Mansion was capital asset
The Second Circuit upheld a Tax Court decision that the taxpayers’ historic Newport, R.I., mansion was a capital asset eligible for a capital loss deduction rather than real property used in a trade or business, which would be eligible for an ordinary loss deduction. The appeals court also upheld late-filing additions to tax and accuracy-related penalties against the taxpayers. Keefe, No. 18-2357-ag (2d Cir. 7/17/20).
The IRS provided specifications for the private printing of red-ink substitutes for the 2020 revisions of certain information returns. This procedure will be reproduced as the next revision of IRS Publication 1179, General Rules and Specifications for Substitute Forms 1096, 1098, 1099, 5498, and Certain Other Information Returns. Rev. Proc. 2019-24 is superseded. Rev. Proc. 2020-35 (7/13/20).
IRS issues August 2020 applicable federal rates
The IRS issued a ruling which prescribes the applicable federal rates for August 2020. The ruling provides various prescribed rates under Sec. 1274 for federal income tax purposes including the applicable federal interest rates, the adjusted applicable federal interest rates, the adjusted federal long-term rate, and the adjusted federal long-term tax-exempt rate. Rev. Rul. 2020-15 (7/16/20).
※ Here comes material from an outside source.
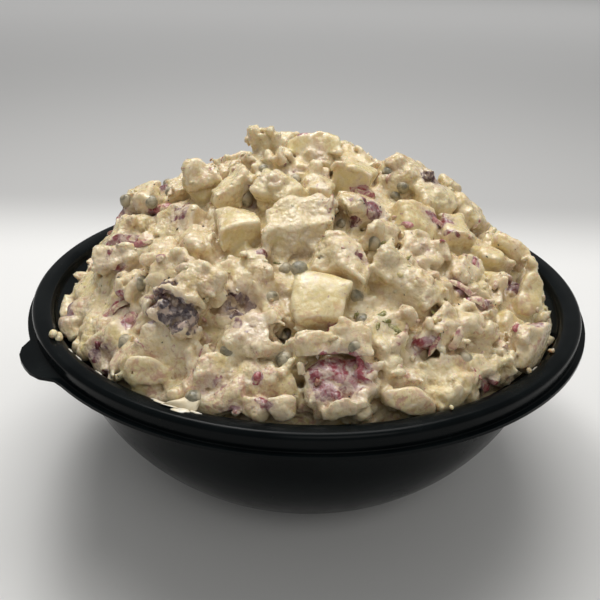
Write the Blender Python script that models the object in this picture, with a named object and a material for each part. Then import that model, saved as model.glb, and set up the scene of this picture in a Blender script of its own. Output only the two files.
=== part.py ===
"""Potato salad heaped in its round black plastic bowl.

The bowl is one thin sheet turned round Z, with a stepped rim, an outer skirt, a narrow flange
and one lifting tab. The salad is one body: a core that fills the bowl and rises into a mound,
with the potato chunks, skin and onion pieces, capers and crumbs that show fused onto it.
Origin at the middle of the bowl's base, +Z up, the photographed side towards -Y. Metres.
"""
from math import atan2, cos, hypot, pi, radians, sin, sqrt

import bmesh
import bpy
import numpy as np
from mathutils import Matrix, Vector

MM = 0.001
SEED = 11

# Bowl
RIM_RADIUS = 127 * MM
RIM_HEIGHT = 92.4 * MM
BASE_RADIUS = 51 * MM
NECK_RADIUS = 0.9 * RIM_RADIUS
SKIRT_DEPTH = 8.1 * MM
FLANGE_RADIUS = 130 * MM
SHEET = 1.2 * MM
BODY_CURVE = 0.67
BODY_STEPS = 7
TURN_STEPS = 58
TAB_ANGLE = radians(-145)
TAB_HALF_ANGLE = radians(8)
TAB_REACH = 6.4 * MM
TAB_STEPS = 8

# The rim's line as shares of its radius, and depths below its top
LEDGE = (0.915, 7.0 * MM)
STEP_FOOT = (0.930, 5.6 * MM)
STEP_TOP = (0.935, 2.0 * MM)
RIM_INNER_EDGE = 0.955
RIM_CORNER = 1.0 * MM
FLANGE_LIFT = 0.3 * MM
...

Tax Court rejects partnership’s conservation easement donation deduction
In a case involving a partnership’s charitable deduction for the partnership’s donation of a conservation easement, the Tax Court held that the deed granting the conservation easement reduced the donee’s share of the proceeds in the event of extinguishment by the value of improvements (if any) made by the donor, and thus the taxpayer did not satisfy the perpetuity requirements of Sec. 170(h)(5)(A). Furthermore, the court rejected the partnership’s challenge to the validity of Regs. Sec. 1.170A-14(g)(6) and found that the construction of Sec. 170(h)(5) set forth in Regs. Sec. 1.170A-14(g)(6) is valid. Smith Lake, LLC, T.C. Memo. 2020-107 (7/13/20).